Julie Curtiss, Pas de Trois (2018). Photo courtesy Christie’s.

In the last six months, prices for Curtiss’s primary market have inched up. In July, a new painting, Breeders (2019), was for sale through the Brooklyn gallery Clearing for $24,000. In December, Kern sold Outlook (2019) at a similar price point to a collector at Art Basel Miami Beach.

But prices on the secondary market shot up to another stratosphere.

A collector paid $262,086 for Hotel (2018) at Christie’s London in October. In November, Second Thought (2017) sold at Phillips New York for $250,000. The next day, there were two sales in a single night: Party Down (2016) sold at Phillips for $400,000, and Pas De Trois (2018) sold at Christie’s for $423,000.

It doesn’t help that in the past year, Curtiss’s work has become a favorite on the flipping set.

Kathy Grayson, who bought Party Down at SPRING/BREAK for $3,000, sold the work to a fixer who then found a Miami buyer to purchase it for $165,000. Then that buyer consigned it to Phillips, where it sold for $400,000.

Pas de Trois had already changed hands from the person who bought it from Various Small Fires in early 2018. That original buyer sold it to the Los Angeles dealer Niels Kantor, who consigned it to Christie’s in 2019. Estimated at $100,000 to $150,000, the work sold for $423,000.

By the end of 2019, small paintings were being offered for $250,000—more than double what Curtiss’s auction record was just a few months earlier.

Mulholland said that, when people went through her to resell, she gave Curtiss a cut, but that she actively tried to avoid having to deal with these issues in the first place.

“When the Various Small Fires show came up, I came to them and I was like, ‘These need to go to iron-clad homes,'” Mulholland said. “I suspected there would be something coming to auction in 2019. We’re trying to protect against flipping as much as possible.”

“It’s figuration, it’s incredible, excellent work, it’s on trend, and it’s hard to get—and that hunger creates a frenzy,” she said later. “But that frenzy is dangerous. And you don’t want that frenzy to affect the way that work is perceived.”

Julie Curtiss, Outlook (2019) [detail]. Photo: Anton Kern Gallery.

But many remain skeptical—and even hostile. I had sources tell me they were boycotting even seeing the show at Anton Kern. It’s been said that Jim Nutt, a Chicago legend, is not a fan.

“People scoff at it,” Mulholland admitted. “She and I get trolled on one of those accounts, @itstimetostopnow,” Mulholland went on, referring to the semi-anonymous call-out Instagram. “I fought back, and then he deleted my comments and blocked me.”

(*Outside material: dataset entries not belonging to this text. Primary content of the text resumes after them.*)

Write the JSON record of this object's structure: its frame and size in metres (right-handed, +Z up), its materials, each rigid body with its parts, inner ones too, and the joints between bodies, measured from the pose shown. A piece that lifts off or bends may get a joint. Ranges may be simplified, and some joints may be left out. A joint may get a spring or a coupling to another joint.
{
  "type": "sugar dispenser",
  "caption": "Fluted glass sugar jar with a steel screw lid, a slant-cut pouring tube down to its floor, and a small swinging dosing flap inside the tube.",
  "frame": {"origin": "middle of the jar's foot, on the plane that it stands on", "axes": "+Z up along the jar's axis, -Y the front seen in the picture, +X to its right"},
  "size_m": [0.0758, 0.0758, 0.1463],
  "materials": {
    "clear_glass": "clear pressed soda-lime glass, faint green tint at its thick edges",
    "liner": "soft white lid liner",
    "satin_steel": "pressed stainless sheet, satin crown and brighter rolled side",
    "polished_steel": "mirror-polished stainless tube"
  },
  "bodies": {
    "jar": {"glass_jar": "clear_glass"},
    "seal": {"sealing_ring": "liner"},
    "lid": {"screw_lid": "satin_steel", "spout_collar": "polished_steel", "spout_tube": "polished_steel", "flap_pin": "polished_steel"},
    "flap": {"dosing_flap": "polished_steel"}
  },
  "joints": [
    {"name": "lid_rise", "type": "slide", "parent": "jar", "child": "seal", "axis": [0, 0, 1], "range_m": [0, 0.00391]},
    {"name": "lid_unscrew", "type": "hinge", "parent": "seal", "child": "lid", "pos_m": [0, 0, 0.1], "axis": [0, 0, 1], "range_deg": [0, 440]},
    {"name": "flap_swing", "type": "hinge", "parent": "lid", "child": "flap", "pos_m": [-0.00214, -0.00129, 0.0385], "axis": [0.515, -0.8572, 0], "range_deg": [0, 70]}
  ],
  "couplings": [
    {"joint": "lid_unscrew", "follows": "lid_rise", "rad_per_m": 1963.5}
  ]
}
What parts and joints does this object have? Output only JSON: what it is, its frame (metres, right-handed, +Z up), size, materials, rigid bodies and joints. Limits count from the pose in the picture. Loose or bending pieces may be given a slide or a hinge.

She then named a few prominent male dealers, names not to be printed, who have “shit-talked Julie repeatedly, to my face. And I’m like, ‘Fuck you guys, you’re wrong,’” she said.

The next step, then, is to pursue legitimacy through inclusion in museum collections. “We’re always working on getting the work into institutions, and in today’s landscape that’s particularly important,” Kern said.

“There’s nothing wrong with being a market artist, but it is scary for old-school collectors,” Mulholland said. “At a certain point, if you don’t have institutional support, the quote-unquote ‘real collectors’ are not going to buy it, because then it’s something else—it’s not the thing that you know lasts.”

“And she is the thing that lasts,” Mulholland said.

A notebook in Curtiss’s studio. Photo: Nate Freeman.

“Are You Going to Survive This?”

At one point in our conversation, Curtiss brought up the fact that many reporters, myself included, have been writing about her primarily because of auction results.

“All I see in terms of press is just about the auction prices, and it’s a little frustrating,” she said. “And all the articles are like, ‘Are you going to survive this?’ Talk about the art then, if you’re concerned about it.”

I said that I wanted to write about her practice. It was a privilege to come to the studio and to see her sketchbook. Curtiss took me through the process of how she layers the canvases over the course of months. She works on multiple paintings at once, recoloring them and applying new dimensions of mania, heightening the surreal qualities to achieve pure eyeball shock, shading in black and gray for depth that betrays how space works.

But the reality is, the works are selling for a lot of money, many times the price even the most successful artist can ever hope for. (Christina Ramberg’s auction record is still just $45,000.) That is a big part of Curtiss’s story at the moment.

“It’s flattering, but I want a collector to collect my work because they like it, and they want to live with it,” she said. “But when there’s so much speculation, people stop seeing the artwork for what it is, they just see the dollar signs. I’m not making a product, I’m not hiring 50 people, I’m painting the paintings myself. Every work is special.”

More work is coming. Curtiss is planning on making the largest works she has ever attempted. She’s having a solo booth at FIAC in October with Anton Kern Gallery. And there are also rumors that a certain gallery that used to represent her mentor is potentially interested in signing her for European and Asian representation, alongside Kern. A source initially wouldn’t tell me which gallery that was, but I guessed it. It wasn’t hard. Julie was included in a show at Perrotin—the ex-gallery of KAWS—in Seoul in April.

And gradually, she’s being placed in the same context as the Chicago Imagists—not as an homage or a reference, but as a Julie Curtiss.

“The highbrow collectors see you in that context,” Mulholland said in the studio, looking at Curtiss. “You’re in an art collection where you’re hanging next to a Roger Brown.”

“That’s so amazing,” Curtiss said, looking at her dealer.

“That’s where you should be,” Mulholland said.